Coastal Resiliency Planning Project Works on Solutions

Municipal Task Forces for the Great Marsh Resiliency Planning Project met In Salisbury and Ipswich last week. Facilitated by staff from the Ipswich River Watershed and the National Wildlife Federation, the community working groups finalized the past year’s work: assessing the risk and vulnerability of coastal communities to sea level rise, storm surge, erosion, and flooding. Discussions among these six communities (Salisbury, Newburyport, Newbury, Rowley, Ipswich, and Essex) have now transitioned to developing plans to reduce those risks.

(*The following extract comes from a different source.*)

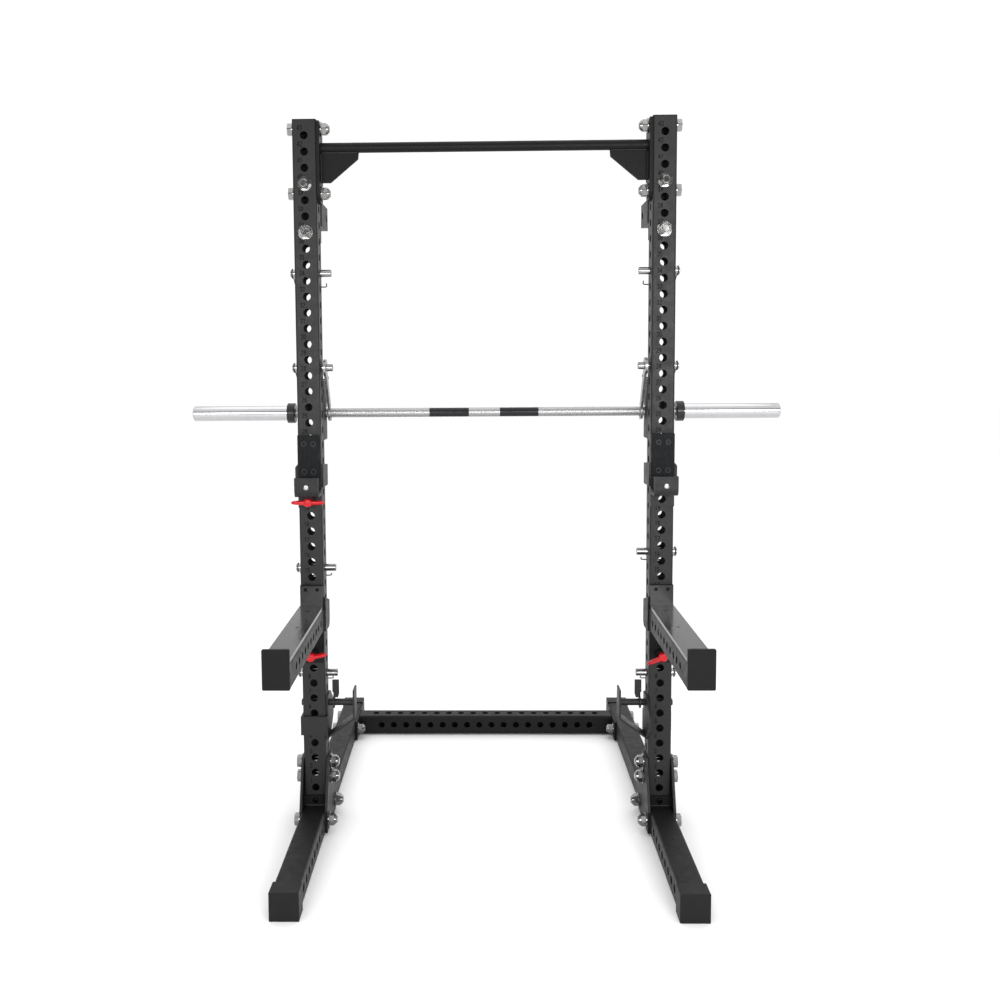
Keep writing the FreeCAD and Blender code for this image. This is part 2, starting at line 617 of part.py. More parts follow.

Over the next six months, the planning project will be talking more about “adaptation strategies”, activities and projects communities can take to better prepare for the impacts of climate change. As seen with the current drought, climate change is bringing more extreme weather patterns to our region. Our communities are dealing with an array of challenges: flooding roads that impact resident travel and emergency transportation routes, business districts impacted by storms, beach and dune erosion affecting important recreational areas, to name a few of the most critical. The Resiliency Planning Project has brought together open space coordinators, planning board members, emergency management directors, conservation agents, and public works staff, among others, to discuss the best ways to manage flood waters and to restore beach and marsh systems.

The broader community and all area residents are invited to join the task force members for further discussion of these topics at the Great Marsh Coalition’s 2016 Sea Level Rise Symposium: Implications for Quality of Life in Our Communities. As we work together towards a final Great Marsh Resiliency Adaptation Plan, we will build off of existing work in the towns, assisting the communities with future decision-making and planning. Our goal is that critical human systems (such as communities, economies, and culture) and natural systems (including wetlands, coastal ecosystems, and fisheries) can continue to function effectively in the face of climate change.